Where a disability superannuation benefit calculation applies, it can substantially reduce tax for claimants under 60. It is much harder to correct after the fund processes and taxes the payment, so check it before release wherever possible.
Legal fees and what they actually reduce
Most TPD claimants work with a lawyer or claim specialist. Most arrangements involve a success fee, a percentage of the benefit paid on approval. Many claimants do not realise the legal fee comes out of the gross benefit, before tax. Depending on the fee and the benefit size, this can be a significant deduction.
Some claimants ask whether the legal fee is tax-deductible. Do not assume it is. ATO guidance and private rulings treat legal expenses to obtain a lump sum superannuation disability benefit as capital in nature and not deductible. The position can vary with the facts and the claim structure, so get tax advice before assuming any deduction applies.

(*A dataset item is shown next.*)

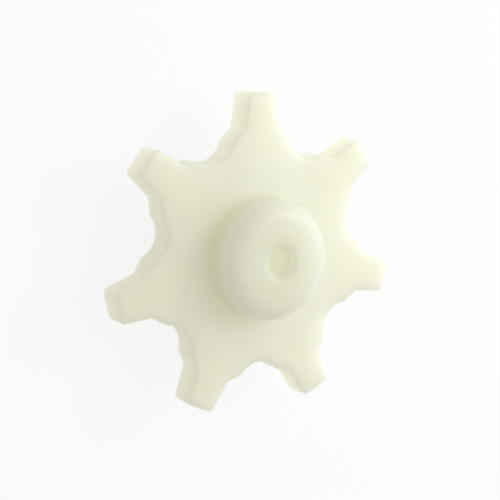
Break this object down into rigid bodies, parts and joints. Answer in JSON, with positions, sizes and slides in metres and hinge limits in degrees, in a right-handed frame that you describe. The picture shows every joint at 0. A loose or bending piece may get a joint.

Claimants who have not modelled the net figure are often surprised. The after-tax, after-fee amount can differ substantially from the headline benefit.
“TPD approval ends the claim process. It begins the financial planning process. The two are sequential, not the same thing.”
Centrelink after TPD approval
TPD approval changes your financial position. That change affects Centrelink. For claimants on DSP, JobSeeker or Carer Payment, receiving a TPD benefit can trigger a review under both the income test and assets test.
Super in accumulation phase
If you are under Age Pension age, superannuation generally does not count in the Centrelink income or assets tests while it stays in accumulation phase and does not pay you a superannuation pension. Once you withdraw money, or use it to start an income stream, the Centrelink treatment can change.
When and how you access super funds therefore has a direct bearing on your Centrelink position. A claimant who withdraws the full TPD benefit immediately to pay off debt may see Centrelink entitlements significantly affected. A claimant who leaves funds in super while drawing structured income may reach a very different outcome. The goal is to understand the legitimate options and make informed decisions rather than accidental ones.
Cashflow planning after TPD approval
TPD approval is a finding that return to work in your usual occupation is unlikely, or to any occupation depending on the policy definition. The lump sum may be the last significant financial resource from your own earnings. Planning for that reality is a fundamentally different exercise from planning a windfall.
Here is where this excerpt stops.